**Data shown:**
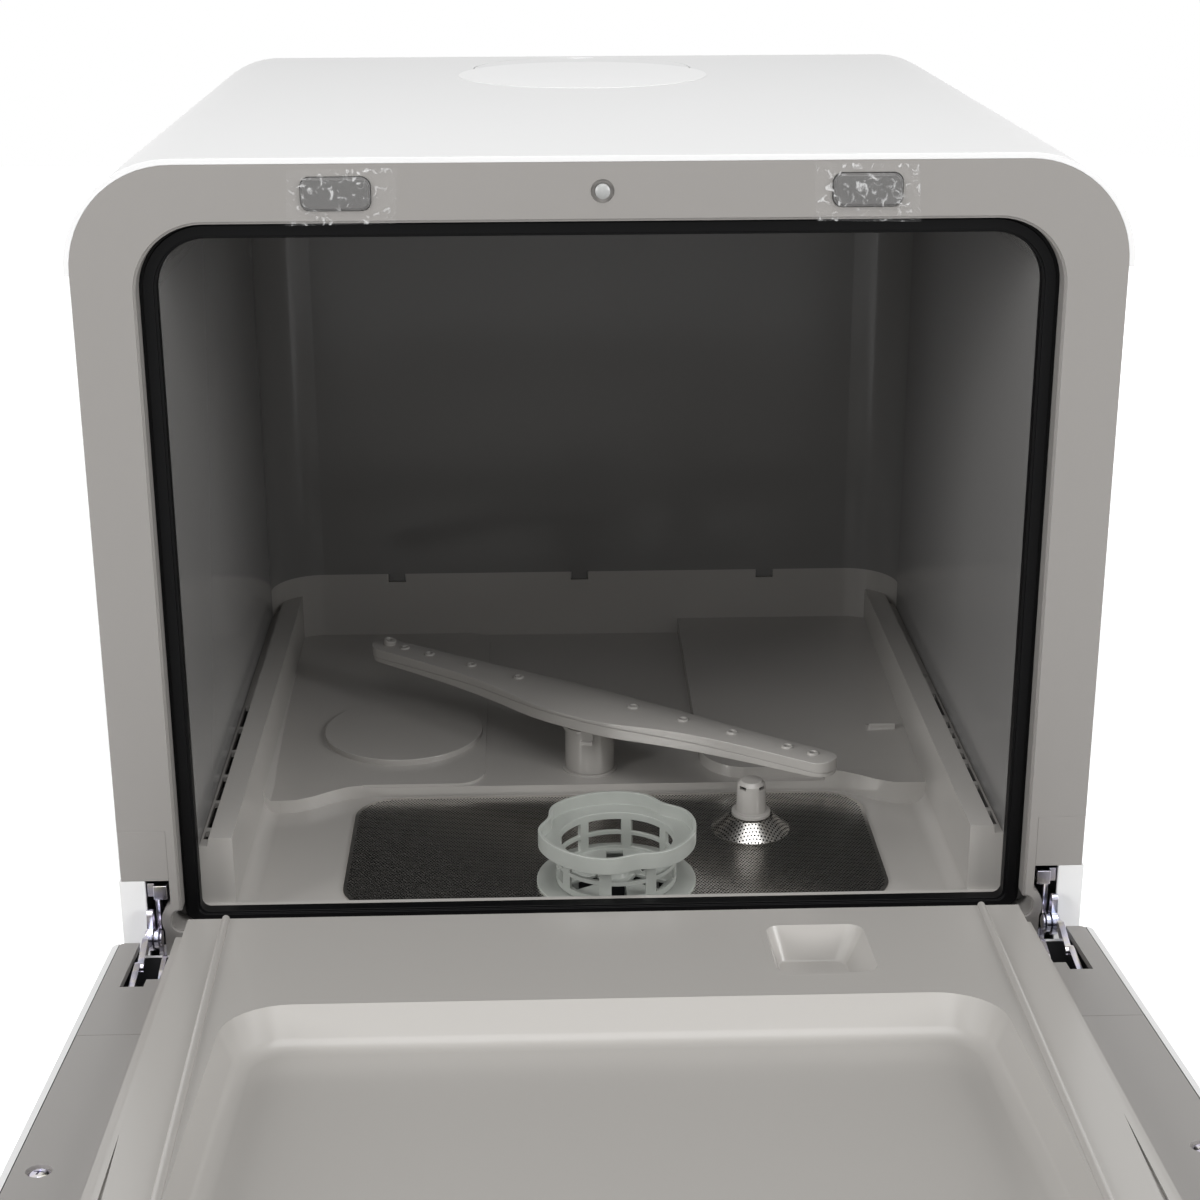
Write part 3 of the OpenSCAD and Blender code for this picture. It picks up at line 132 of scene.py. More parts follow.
class DishwasherSizes(bpy.types.PropertyGroup):
    """Sizes of the soft edges, perforations, screws, film and sticker."""
    edge: size_prop("Moulded edge", "Radius on the edges of the mouldings", 0.7, 0.1, 3)
    fine_edge: size_prop("Fine edge", "Radius on thin and pressed edges", 0.3, 0.05, 1)
    pan_edge: size_prop("Pan edge", "Radius on the edges of the door's pan", 5, 1, 8)
    floor_edge: size_prop("Floor edge", "Radius on the raised parts of the tub's floor", 1.6, 0.3, 4)
    hole_pitch: size_prop("Perforation pitch", "Distance between holes of the filter plate", 1.65, 1, 6)
    hole_radius: size_prop("Perforation radius", "Radius of a hole of the filter plate", 0.5, 0.2, 2)
    hole_margin: size_prop("Perforation margin", "Plain border of the filter plate", 1.7, 0.5, 10)
    screw_radius: size_prop("Screw head radius", "Radius of the pan-head screws", 4.1, 1, 8)
    sticker_radius: size_prop("Sticker radius", "Radius of the bare round sticker on the top", 65, 20, 90)


class DishwasherStage(bpy.types.PropertyGroup):
    """Light and background."""
    key: FloatProperty(
        name="Key light", description="Power of the overhead softbox", default=16.5, min=0, unit="POWER")
    side: FloatProperty(
        name="Side lights", description="Power of each softbox beside the door", default=26.0, min=0,
        unit="POWER")
    front: FloatProperty(
        name="Front light", description="Power of the softbox above the camera", default=2.5, min=0,
        unit="POWER")
    world: FloatProperty(
        name="Room light", description="Strength of the even white room", default=0.12, min=0)


# Materials

MADE = {}


def add_node(tree, kind, settings=None, inputs=None, links=None):
    """One shader or geometry node with its settings, its input values and what feeds it."""
    node = tree.nodes.new(kind)
    for key, value in (settings or {}).items():
        setattr(node, key, value)
    for key, value in (inputs or {}).items():
        node.inputs[key].default_value = value
    for key, source in (links or {}).items():
        tree.links.new(source, node.inputs[key])
    return node


def finish_material(name, shader, build=None):
    """A material whose constant values sit on the shader's own sockets. build adds its pattern."""
    if name in MADE:
        return MADE[name]
    material = bpy.data.materials.new(name)
    material.use_nodes = True
    tree = material.node_tree
    bsdf = tree.nodes["Principled BSDF"]
    for key, value in shader.items():
        bsdf.inputs[key].default_value = value
    if build:
        build(tree, bsdf)
    MADE[name] = material
    return material


def spark_texture(tree, bsdf, grain_mm, height_mm, strength=1.0):
    """Fine spark-eroded grain of a mould, as bump in real size."""
    coord = add_node(tree, "ShaderNodeTexCoord")
    noise = add_node(
        tree, "ShaderNodeTexNoise", {"noise_dimensions": "3D"},
        {"Scale": 1000 / grain_mm / 2, "Detail": 2.0, "Roughness": 0.6},
        {"Vector": coord.outputs["Object"]},
    )
    bump = add_node(
        tree, "ShaderNodeBump", None,
        {"Strength": strength, "Distance": height_mm * MM},
        {"Height": noise.outputs["Fac"]},
    )
    tree.links.new(bump.outputs["Normal"], bsdf.inputs["Normal"])
    return coord


def uneven(tree, coord, scale, low, high, socket):
    """Slow change of a value over the surface, between low and high, with scale patches to the metre."""
    noise = add_node(
        tree, "ShaderNodeTexNoise", None, {"Scale": scale, "Detail": 3.0},
        {"Vector": coord.outputs["Object"]},
    )
    ramp = add_node(
        tree, "ShaderNodeMapRange", None,
        {"From Min": 0.1, "From Max": 0.9, "To Min": low, "To Max": high},
        {"Value": noise.outputs["Fac"]},
    )
    tree.links.new(ramp.outputs["Result"], socket)


def satin(name, shader, grain, change):
    """A finish with a fine mould grain as bump and a slowly changing roughness."""
    def build(tree, bsdf):
        coord = spark_texture(tree, bsdf, *grain)
        uneven(tree, coord, *change, bsdf.inputs["Roughness"])
    return finish_material(name, shader, build)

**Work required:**
Copy down the whole of the data above, matching it exactly.

**Output of the exercise:**
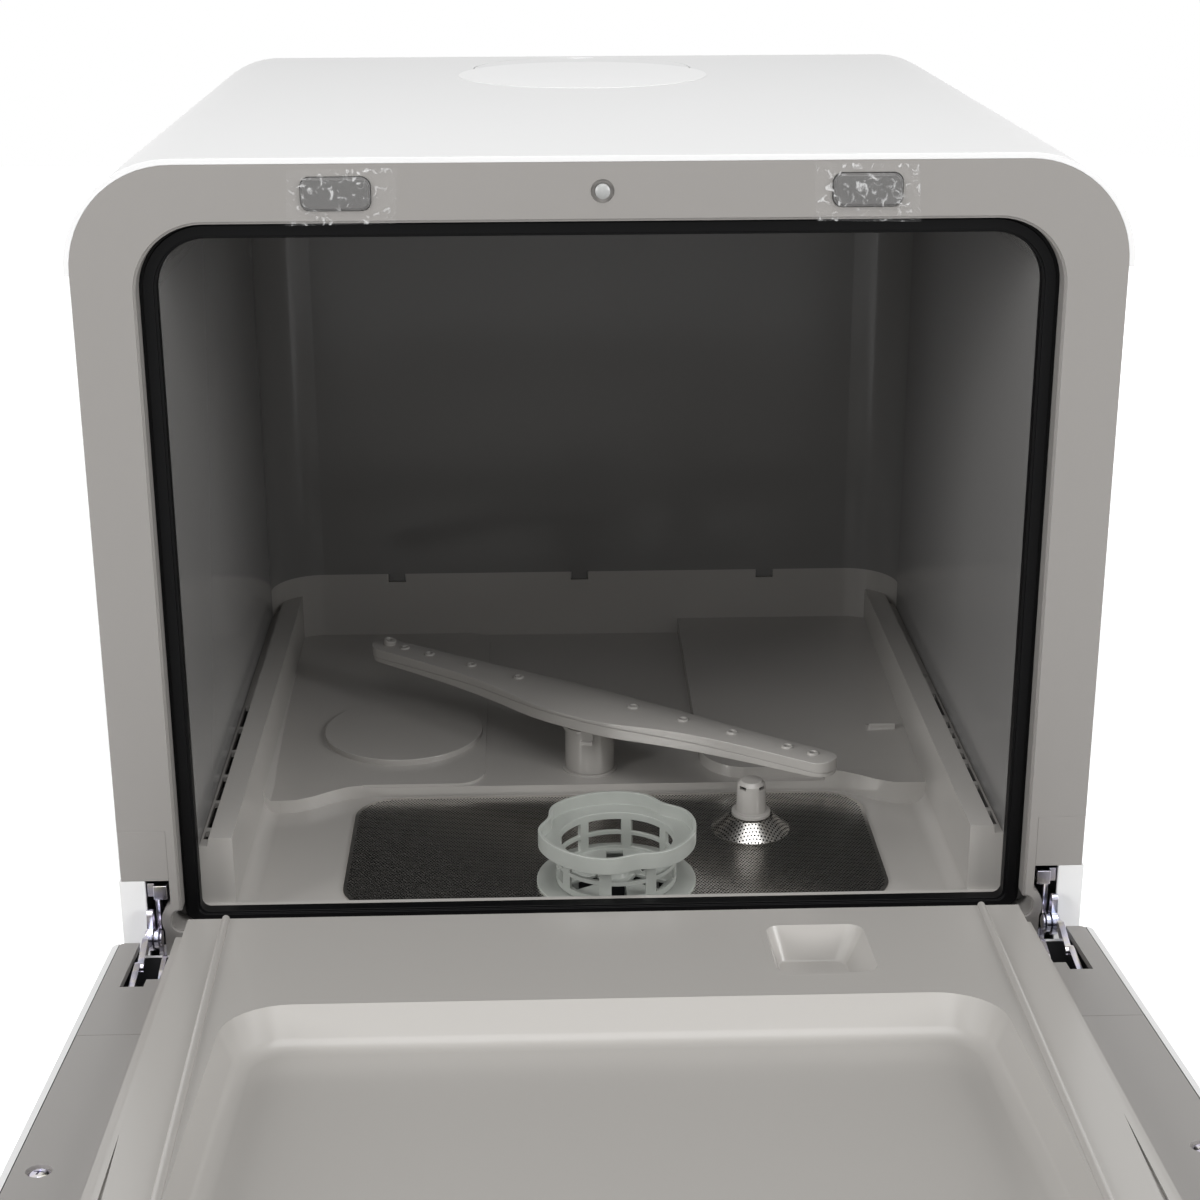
Write part 3 of the OpenSCAD and Blender code for this picture. It picks up at line 132 of scene.py. More parts follow.
class DishwasherSizes(bpy.types.PropertyGroup):
    """Sizes of the soft edges, perforations, screws, film and sticker."""
    edge: size_prop("Moulded edge", "Radius on the edges of the mouldings", 0.7, 0.1, 3)
    fine_edge: size_prop("Fine edge", "Radius on thin and pressed edges", 0.3, 0.05, 1)
    pan_edge: size_prop("Pan edge", "Radius on the edges of the door's pan", 5, 1, 8)
    floor_edge: size_prop("Floor edge", "Radius on the raised parts of the tub's floor", 1.6, 0.3, 4)
    hole_pitch: size_prop("Perforation pitch", "Distance between holes of the filter plate", 1.65, 1, 6)
    hole_radius: size_prop("Perforation radius", "Radius of a hole of the filter plate", 0.5, 0.2, 2)
    hole_margin: size_prop("Perforation margin", "Plain border of the filter plate", 1.7, 0.5, 10)
    screw_radius: size_prop("Screw head radius", "Radius of the pan-head screws", 4.1, 1, 8)
    sticker_radius: size_prop("Sticker radius", "Radius of the bare round sticker on the top", 65, 20, 90)


class DishwasherStage(bpy.types.PropertyGroup):
    """Light and background."""
    key: FloatProperty(
        name="Key light", description="Power of the overhead softbox", default=16.5, min=0, unit="POWER")
    side: FloatProperty(
        name="Side lights", description="Power of each softbox beside the door", default=26.0, min=0,
        unit="POWER")
    front: FloatProperty(
        name="Front light", description="Power of the softbox above the camera", default=2.5, min=0,
        unit="POWER")
    world: FloatProperty(
        name="Room light", description="Strength of the even white room", default=0.12, min=0)


# Materials

MADE = {}


def add_node(tree, kind, settings=None, inputs=None, links=None):
    """One shader or geometry node with its settings, its input values and what feeds it."""
    node = tree.nodes.new(kind)
    for key, value in (settings or {}).items():
        setattr(node, key, value)
    for key, value in (inputs or {}).items():
        node.inputs[key].default_value = value
    for key, source in (links or {}).items():
        tree.links.new(source, node.inputs[key])
    return node


def finish_material(name, shader, build=None):
    """A material whose constant values sit on the shader's own sockets. build adds its pattern."""
    if name in MADE:
        return MADE[name]
    material = bpy.data.materials.new(name)
    material.use_nodes = True
    tree = material.node_tree
    bsdf = tree.nodes["Principled BSDF"]
    for key, value in shader.items():
        bsdf.inputs[key].default_value = value
    if build:
        build(tree, bsdf)
    MADE[name] = material
    return material


def spark_texture(tree, bsdf, grain_mm, height_mm, strength=1.0):
    """Fine spark-eroded grain of a mould, as bump in real size."""
    coord = add_node(tree, "ShaderNodeTexCoord")
    noise = add_node(
        tree, "ShaderNodeTexNoise", {"noise_dimensions": "3D"},
        {"Scale": 1000 / grain_mm / 2, "Detail": 2.0, "Roughness": 0.6},
        {"Vector": coord.outputs["Object"]},
    )
    bump = add_node(
        tree, "ShaderNodeBump", None,
        {"Strength": strength, "Distance": height_mm * MM},
        {"Height": noise.outputs["Fac"]},
    )
    tree.links.new(bump.outputs["Normal"], bsdf.inputs["Normal"])
    return coord


def uneven(tree, coord, scale, low, high, socket):
    """Slow change of a value over the surface, between low and high, with scale patches to the metre."""
    noise = add_node(
        tree, "ShaderNodeTexNoise", None, {"Scale": scale, "Detail": 3.0},
        {"Vector": coord.outputs["Object"]},
    )
    ramp = add_node(
        tree, "ShaderNodeMapRange", None,
        {"From Min": 0.1, "From Max": 0.9, "To Min": low, "To Max": high},
        {"Value": noise.outputs["Fac"]},
    )
    tree.links.new(ramp.outputs["Result"], socket)


def satin(name, shader, grain, change):
    """A finish with a fine mould grain as bump and a slowly changing roughness."""
    def build(tree, bsdf):
        coord = spark_texture(tree, bsdf, *grain)
        uneven(tree, coord, *change, bsdf.inputs["Roughness"])
    return finish_material(name, shader, build)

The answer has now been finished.